YOU NEED TO SEND US SOME FUCKING QUESTIONS! THE CONVENTION IS JUST AROUND THE METAPHYSICAL CORNER AN WE HAVE NOT A SINGLE FUCKING QUESTION! SOLLUX HAD THIS GREAT FUCKING IDEA OF DOING THIS PISS FEST THROUGH TUMBLR AND YOU GUYS ARE NOT COOPERATING! AM I GOING TO SEARCH THROUGH HIPSTER SEWAGE TO FIND EXAMPLE QUESTIONS FOR YOU MAGGOT MUNCHERS TO CHOSE FROM?
Welcome to the IRL homestuck blog!
This is a blog linked with Anime Blues Con in Memphis TN! The members who participate in this blog are also members of the ask panel there! Staring now, any questions we receive will be answered at that panel! (don’t worry, I’ll post video heehee) Every one will do an introduction post at some point and I’ll try to keep an up to date list of who all we have on the blog. It’s not too many right now but lets see if we can get a full cast! That would be awesome! Any one who can’t show up [ooc: any one who we don’t have *cough*] will answer over pesterchum via projector at the panel. After con we’ll continue answering on the blog for around six months until we need to start stocking them for next years panel!
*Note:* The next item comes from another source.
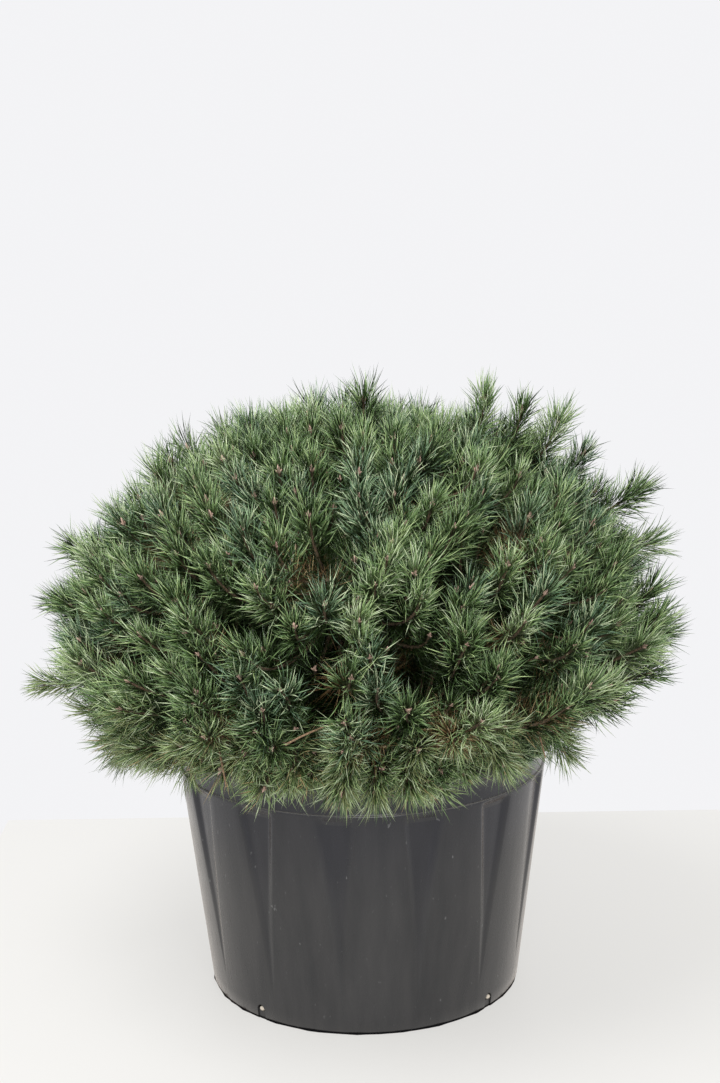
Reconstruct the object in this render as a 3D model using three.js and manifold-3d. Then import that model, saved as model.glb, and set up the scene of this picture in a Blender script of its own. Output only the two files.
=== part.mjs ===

[ooc: also, post con, we’ll answer questions on the blog for those that we lack without pictures or with art. Also I currently fill the roll of John and Karkat as I run more than one panel and I need to know if I’m going to be gray or not on the day of this panel and the con schedule is not up yet.]
WELCOME TO THIS DISASTER ZONE KNOWN AS A TUMBLR. I’LL POST RULES AND DESCRIPTIONS AND SHIT WHEN WE GET OUR SHIT TOGETHER AND KNOW EXACTLY WHAT THE FUCK WE’RE DOING.